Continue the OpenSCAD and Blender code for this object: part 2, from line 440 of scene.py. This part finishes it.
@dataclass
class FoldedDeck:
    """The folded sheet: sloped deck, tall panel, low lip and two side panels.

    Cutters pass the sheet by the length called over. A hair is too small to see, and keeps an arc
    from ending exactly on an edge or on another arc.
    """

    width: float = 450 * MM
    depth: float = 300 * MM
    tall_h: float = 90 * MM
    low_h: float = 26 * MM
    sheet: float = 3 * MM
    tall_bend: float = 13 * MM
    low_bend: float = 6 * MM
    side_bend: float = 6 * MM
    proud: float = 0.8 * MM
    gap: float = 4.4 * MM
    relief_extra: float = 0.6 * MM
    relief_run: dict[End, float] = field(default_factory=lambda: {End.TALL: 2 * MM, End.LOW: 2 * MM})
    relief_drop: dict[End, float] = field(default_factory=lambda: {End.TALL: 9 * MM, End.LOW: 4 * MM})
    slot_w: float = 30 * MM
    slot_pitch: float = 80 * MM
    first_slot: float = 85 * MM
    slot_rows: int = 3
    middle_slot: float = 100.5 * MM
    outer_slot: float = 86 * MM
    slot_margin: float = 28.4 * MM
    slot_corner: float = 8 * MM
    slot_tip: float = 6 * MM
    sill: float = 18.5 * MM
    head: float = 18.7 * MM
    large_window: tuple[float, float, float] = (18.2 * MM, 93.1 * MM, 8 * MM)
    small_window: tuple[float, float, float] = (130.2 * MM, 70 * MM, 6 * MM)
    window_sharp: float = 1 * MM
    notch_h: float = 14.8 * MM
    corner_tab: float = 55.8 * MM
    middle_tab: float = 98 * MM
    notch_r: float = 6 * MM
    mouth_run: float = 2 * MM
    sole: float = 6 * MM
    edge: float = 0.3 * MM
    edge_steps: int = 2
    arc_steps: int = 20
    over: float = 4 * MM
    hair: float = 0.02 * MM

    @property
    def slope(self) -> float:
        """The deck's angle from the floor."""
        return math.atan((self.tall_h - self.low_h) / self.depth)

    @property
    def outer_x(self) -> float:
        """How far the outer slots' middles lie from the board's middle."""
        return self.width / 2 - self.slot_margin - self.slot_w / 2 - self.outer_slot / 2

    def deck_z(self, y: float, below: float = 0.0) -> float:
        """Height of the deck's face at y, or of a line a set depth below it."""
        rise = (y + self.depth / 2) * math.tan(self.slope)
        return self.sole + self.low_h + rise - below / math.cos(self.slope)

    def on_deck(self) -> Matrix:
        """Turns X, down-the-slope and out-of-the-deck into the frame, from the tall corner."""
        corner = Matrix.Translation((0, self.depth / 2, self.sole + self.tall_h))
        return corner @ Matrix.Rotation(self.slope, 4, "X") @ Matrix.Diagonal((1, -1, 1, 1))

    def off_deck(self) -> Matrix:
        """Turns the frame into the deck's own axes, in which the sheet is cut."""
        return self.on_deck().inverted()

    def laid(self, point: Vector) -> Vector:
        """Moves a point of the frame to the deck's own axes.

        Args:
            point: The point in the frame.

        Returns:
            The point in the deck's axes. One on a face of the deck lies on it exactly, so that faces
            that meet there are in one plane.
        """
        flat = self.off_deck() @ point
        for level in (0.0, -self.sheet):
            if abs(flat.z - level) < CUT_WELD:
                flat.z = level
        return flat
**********
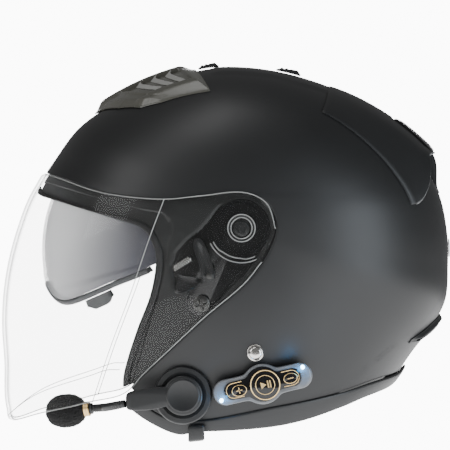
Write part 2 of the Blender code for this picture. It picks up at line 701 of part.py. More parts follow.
**********
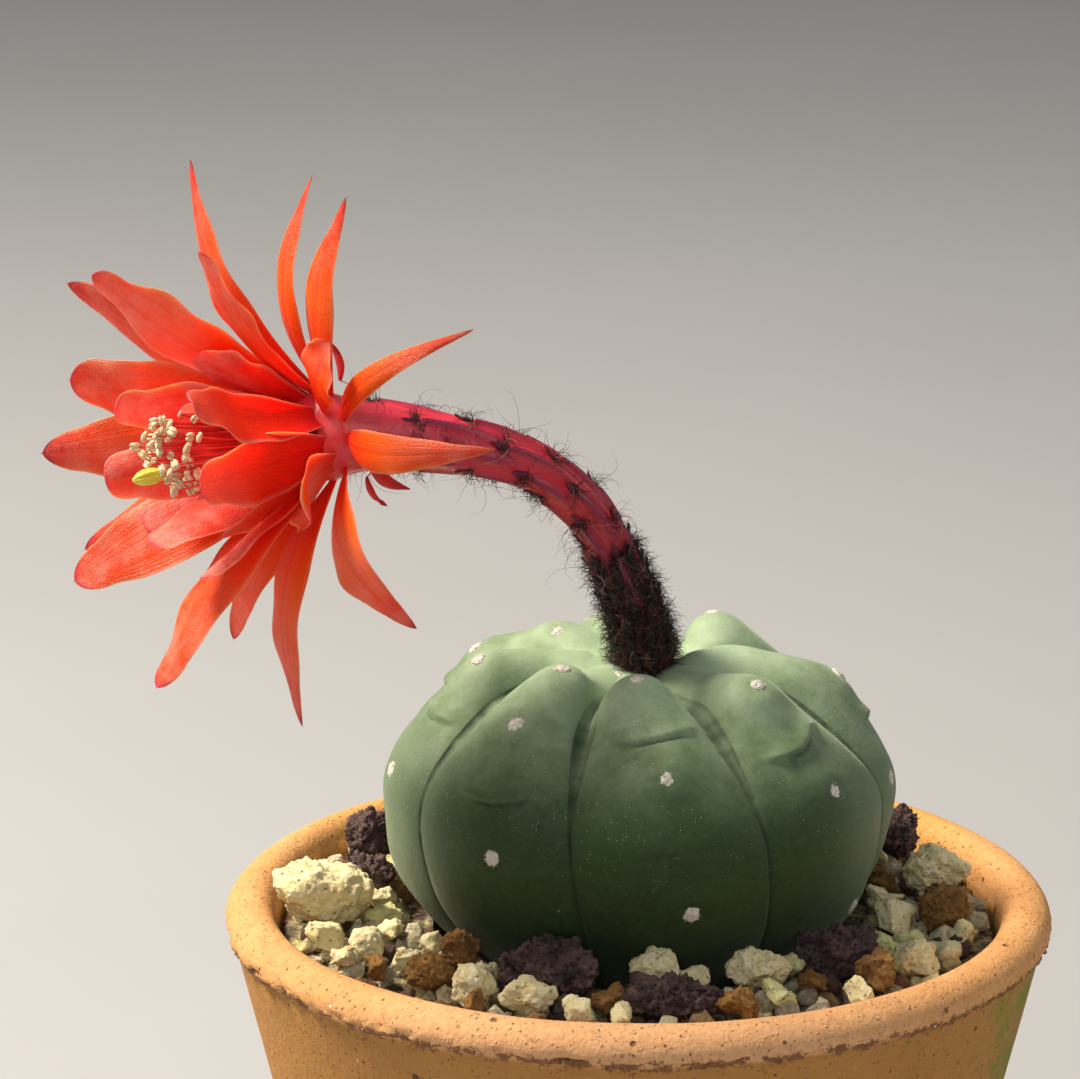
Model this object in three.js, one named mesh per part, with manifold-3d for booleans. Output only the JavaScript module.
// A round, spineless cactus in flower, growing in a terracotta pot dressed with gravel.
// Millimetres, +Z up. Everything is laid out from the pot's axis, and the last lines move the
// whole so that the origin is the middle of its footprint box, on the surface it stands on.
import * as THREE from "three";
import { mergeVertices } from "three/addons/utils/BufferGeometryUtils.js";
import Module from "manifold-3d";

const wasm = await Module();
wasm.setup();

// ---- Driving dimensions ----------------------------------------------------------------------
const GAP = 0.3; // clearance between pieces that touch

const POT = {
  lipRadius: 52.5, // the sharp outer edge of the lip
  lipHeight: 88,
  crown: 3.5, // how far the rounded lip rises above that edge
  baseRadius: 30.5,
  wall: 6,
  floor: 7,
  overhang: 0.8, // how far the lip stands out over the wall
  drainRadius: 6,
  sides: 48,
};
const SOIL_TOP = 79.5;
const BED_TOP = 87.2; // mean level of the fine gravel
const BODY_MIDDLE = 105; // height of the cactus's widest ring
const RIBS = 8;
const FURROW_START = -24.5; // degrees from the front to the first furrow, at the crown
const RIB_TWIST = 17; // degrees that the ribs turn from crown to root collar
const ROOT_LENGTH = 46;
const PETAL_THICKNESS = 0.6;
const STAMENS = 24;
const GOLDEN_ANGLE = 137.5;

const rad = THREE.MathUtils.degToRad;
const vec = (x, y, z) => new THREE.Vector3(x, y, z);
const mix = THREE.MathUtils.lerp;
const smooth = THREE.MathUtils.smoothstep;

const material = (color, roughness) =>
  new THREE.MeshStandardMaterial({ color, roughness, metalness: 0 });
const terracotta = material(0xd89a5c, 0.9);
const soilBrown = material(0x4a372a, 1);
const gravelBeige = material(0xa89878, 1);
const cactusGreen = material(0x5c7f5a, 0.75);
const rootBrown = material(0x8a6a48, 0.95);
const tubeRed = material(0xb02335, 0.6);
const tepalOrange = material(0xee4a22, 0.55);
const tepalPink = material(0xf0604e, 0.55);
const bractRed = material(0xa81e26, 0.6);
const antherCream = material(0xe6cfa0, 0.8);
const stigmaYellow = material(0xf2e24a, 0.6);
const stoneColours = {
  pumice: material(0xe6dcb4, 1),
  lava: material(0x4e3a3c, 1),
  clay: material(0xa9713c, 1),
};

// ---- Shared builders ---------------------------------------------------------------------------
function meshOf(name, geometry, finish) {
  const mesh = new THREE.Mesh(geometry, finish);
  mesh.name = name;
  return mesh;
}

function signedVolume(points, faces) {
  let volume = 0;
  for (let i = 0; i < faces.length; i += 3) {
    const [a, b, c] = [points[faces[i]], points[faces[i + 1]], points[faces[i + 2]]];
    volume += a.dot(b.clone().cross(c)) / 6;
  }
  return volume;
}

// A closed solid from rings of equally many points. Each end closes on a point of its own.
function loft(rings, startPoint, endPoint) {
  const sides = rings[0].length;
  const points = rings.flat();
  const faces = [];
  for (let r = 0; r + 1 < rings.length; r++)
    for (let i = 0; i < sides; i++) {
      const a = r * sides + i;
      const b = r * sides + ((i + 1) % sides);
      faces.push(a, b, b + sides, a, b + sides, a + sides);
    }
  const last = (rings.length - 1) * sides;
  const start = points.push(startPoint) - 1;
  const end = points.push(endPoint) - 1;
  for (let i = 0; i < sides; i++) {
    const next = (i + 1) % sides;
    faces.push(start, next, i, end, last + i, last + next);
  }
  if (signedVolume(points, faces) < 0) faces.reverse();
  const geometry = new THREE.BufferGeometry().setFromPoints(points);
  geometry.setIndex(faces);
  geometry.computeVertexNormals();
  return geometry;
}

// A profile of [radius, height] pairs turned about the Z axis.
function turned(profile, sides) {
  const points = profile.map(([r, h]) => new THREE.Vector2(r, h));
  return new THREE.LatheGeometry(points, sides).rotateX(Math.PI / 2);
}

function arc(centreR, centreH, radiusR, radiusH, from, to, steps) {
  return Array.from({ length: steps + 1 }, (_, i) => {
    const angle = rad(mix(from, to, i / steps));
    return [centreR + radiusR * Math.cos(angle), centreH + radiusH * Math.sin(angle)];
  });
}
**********
Output the lines of the records above exactly as they appear, from the line containing "Model this object" through the line containing "const GAP = 0.3;".

Model this object in three.js, one named mesh per part, with manifold-3d for booleans. Output only the JavaScript module.
// A round, spineless cactus in flower, growing in a terracotta pot dressed with gravel.
// Millimetres, +Z up. Everything is laid out from the pot's axis, and the last lines move the
// whole so that the origin is the middle of its footprint box, on the surface it stands on.
import * as THREE from "three";
import { mergeVertices } from "three/addons/utils/BufferGeometryUtils.js";
import Module from "manifold-3d";

const wasm = await Module();
wasm.setup();

// ---- Driving dimensions ----------------------------------------------------------------------
const GAP = 0.3; // clearance between pieces that touch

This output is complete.